TO BE DONE: Print the lines of the data, starting with the first, up to and including the line where "side by side." appears.

● ● ● ● ●

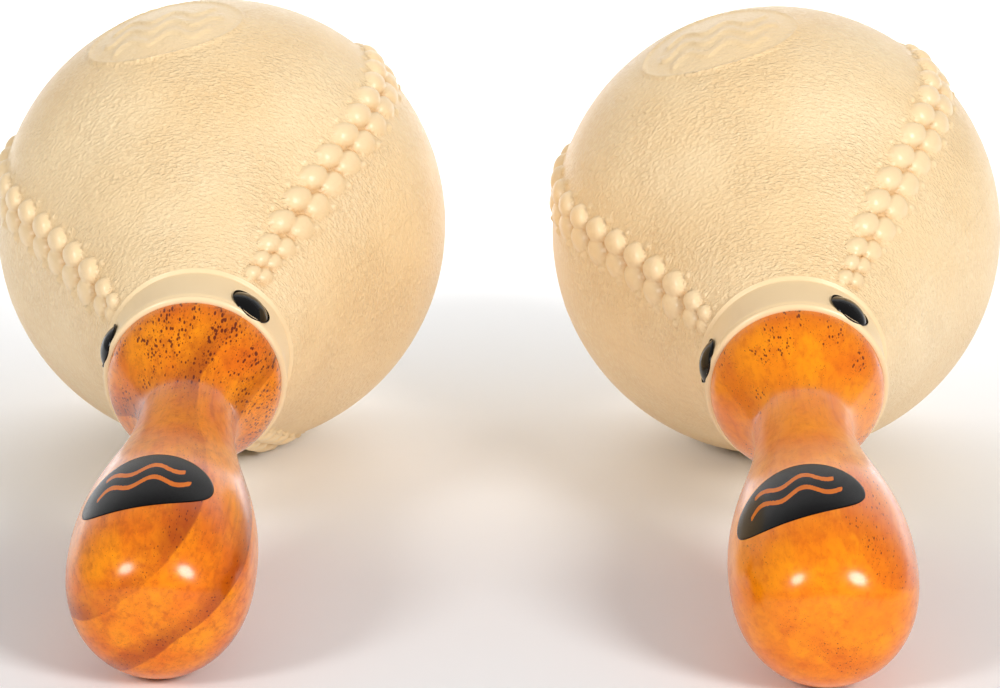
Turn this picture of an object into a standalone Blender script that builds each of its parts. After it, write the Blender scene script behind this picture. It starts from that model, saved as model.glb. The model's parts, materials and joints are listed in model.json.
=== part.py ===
"""A pair of maracas lying side by side.

Each maraca is a moulded head in two half shells, a turned wooden handle whose tenon plugs the
head's collar, three dome tacks that hold the handle, and loose pellets that rattle in the head.

Sizes are in millimetres and angles in degrees; Blender gets metres. The handles point to -Y, +X is
to the right and +Z is up. Outlines are lists of (reach, radius): reach runs along the maraca's axis
from the head's centre towards the butt of the handle.
"""
import math

import bmesh
import bpy
from mathutils import Matrix, Vector

MM = 0.001

# Head
HEAD_RADIUS = 45.0
CROWN_RISE = 2.4
SHELL_WALL = 2.5
TONGUE_HEIGHT = 1.5

# Collar, the straight tube that the handle plugs into
COLLAR_REACH = 59.5
COLLAR_LENGTH = 11.5
COLLAR_LIP = 0.8
COLLAR_STEP = 0.2
RIM_ROUND = 0.4

# Handle
HANDLE_LENGTH = 91.5
SHOULDER_RADIUS = 16.1
WAIST_PLACE = 18.5
WAIST_RADIUS = 8.9
BUTT_PLACE = 69.0
BUTT_RADIUS = 16.0
BUTT_FULLNESS = 2.8
TENON_LENGTH = 12.0
TENON_CHAMFER = 0.8

# Tacks
TACK_COUNT = 3
TACK_DOME_RADIUS = 4.75
TACK_DOME_HEIGHT = 2.0
TACK_METAL = 0.8
TACK_SHANK_RADIUS = 0.6
TACK_SHANK_LENGTH = 12.0
TACK_POINT_LENGTH = 2.0

# Pellets
PELLET_COUNT = 12
PELLET_RADIUS = 2.5
PELLET_GAP = 0.6

# Fits
FIT_GAP = 0.3

# How the pair lies
HEAD_GAP = 21.6
LEFT_ROLL = 16.0
RIGHT_ROLL = 19.5

# Facets
HEAD_SEGMENTS = 36
HANDLE_SEGMENTS = 24
TACK_SEGMENTS = 12
DRILL_SEGMENTS = 10
CROWN_STEPS = 9
CHEEK_STEPS = 4
EDGE_STEPS = 3
NECK_STEPS = 8
SWELL_STEPS = 10
BUTT_STEPS = 8
DOME_STEPS = 4
SMOOTH_ANGLE = 40.0

# Sizes that follow from the ones above
HEAD_SPACING = 2.0 * HEAD_RADIUS + HEAD_GAP
RIM_REACH = COLLAR_REACH + COLLAR_LENGTH
TACK_REACH = COLLAR_REACH + COLLAR_LENGTH / 2.0
COLLAR_RADIUS = SHOULDER_RADIUS + COLLAR_LIP
BORE_RADIUS = COLLAR_RADIUS - SHELL_WALL
TENON_RADIUS = BORE_RADIUS - FIT_GAP
NECK_END_RADIUS = COLLAR_RADIUS + COLLAR_STEP
NECK_ANGLE = math.atan2(NECK_END_RADIUS, COLLAR_REACH) + math.acos(
    HEAD_RADIUS / math.hypot(COLLAR_REACH, NECK_END_RADIUS)
)
TACK_SEAT = COLLAR_RADIUS + FIT_GAP
DRILL_RADIUS = TACK_SHANK_RADIUS + FIT_GAP
DRILL_OVERRUN = 2.0 * TACK_DOME_HEIGHT
CAVITY_RADIUS = HEAD_RADIUS - SHELL_WALL
OVERRUN = 2.0 * HEAD_RADIUS

COLOURS = {
    "shell": ((0.87, 0.64, 0.38), 0.45, 0.0),
    "wood": ((0.72, 0.24, 0.01), 0.25, 0.0),
    "tack": ((0.01, 0.01, 0.01), 0.1, 1.0),
    "pellet": ((0.8, 0.76, 0.66), 0.5, 0.0),
}


def clear_scene():
    """Empties the scene without closing the open file."""
    for thing in list(bpy.data.objects):
        bpy.data.objects.remove(thing, do_unlink=True)


def fractions(steps):
    """The evenly spaced values after 0, up to and with 1."""
    return [step / steps for step in range(1, steps + 1)]


def arc(centre, radius, start, end, steps):
    """Points of an arc, without its first; the angles are measured from the reach axis."""
    turns = [start + (end - start) * fraction for fraction in fractions(steps)]
    return [
        (centre[0] + radius * math.cos(turn), centre[1] + radius * math.sin(turn))
        for turn in turns
    ]


def ease(fraction):
    """Rises from 0 to 1 with a level start and end."""
    return (1.0 - math.cos(math.pi * fraction)) / 2.0


def head_outline(depth):
    """The head's outline at a depth under its skin, from the crown's pole to the collar."""
    radius = HEAD_RADIUS - depth
    crown = HEAD_RADIUS + CROWN_RISE - depth
    tube = COLLAR_RADIUS - depth
    points = [(-crown, 0.0)]
    for fraction in fractions(CROWN_STEPS):
        turn = fraction * math.pi / 2.0
        points.append((-crown * math.cos(turn), radius * math.sin(turn)))
    points += arc((0.0, 0.0), radius, math.pi / 2.0, NECK_ANGLE, CHEEK_STEPS)
    slope = math.tan(math.pi / 2.0 - NECK_ANGLE)
    start_reach, start_radius = points[-1]
    points.append((start_reach + (start_radius - tube) / slope, tube))
    return points


def shell_outline():
    """The head's wall: the skin down to the collar's rim, then the cavity back to the crown."""
    skin = head_outline(0.0)[:-1]
    skin.append((COLLAR_REACH, NECK_END_RADIUS))
    skin += arc((COLLAR_REACH, COLLAR_RADIUS), COLLAR_STEP, math.pi / 2.0, 0.0, EDGE_STEPS)
    corner = (RIM_REACH - RIM_ROUND, COLLAR_RADIUS - RIM_ROUND)
    skin.append((corner[0], COLLAR_RADIUS))
    skin += arc(corner, RIM_ROUND, math.pi / 2.0, 0.0, EDGE_STEPS)
    cavity = head_outline(SHELL_WALL) + [(RIM_REACH, BORE_RADIUS)]
    return skin + cavity[::-1]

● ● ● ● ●

WRITTEN RESPONSE:
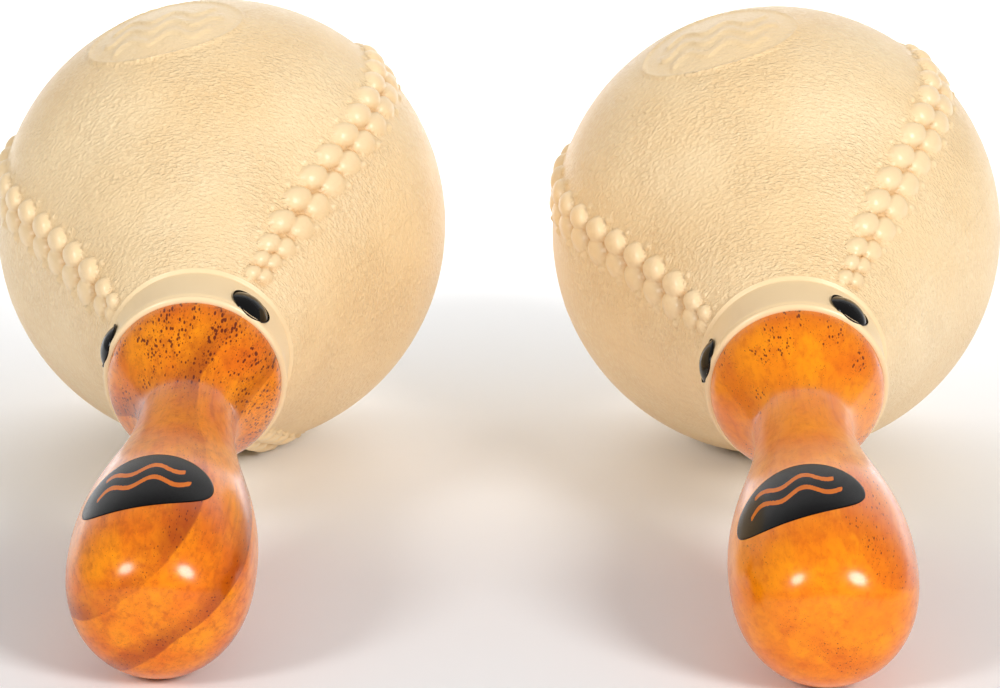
Turn this picture of an object into a standalone Blender script that builds each of its parts. After it, write the Blender scene script behind this picture. It starts from that model, saved as model.glb. The model's parts, materials and joints are listed in model.json.
=== part.py ===
"""A pair of maracas lying side by side.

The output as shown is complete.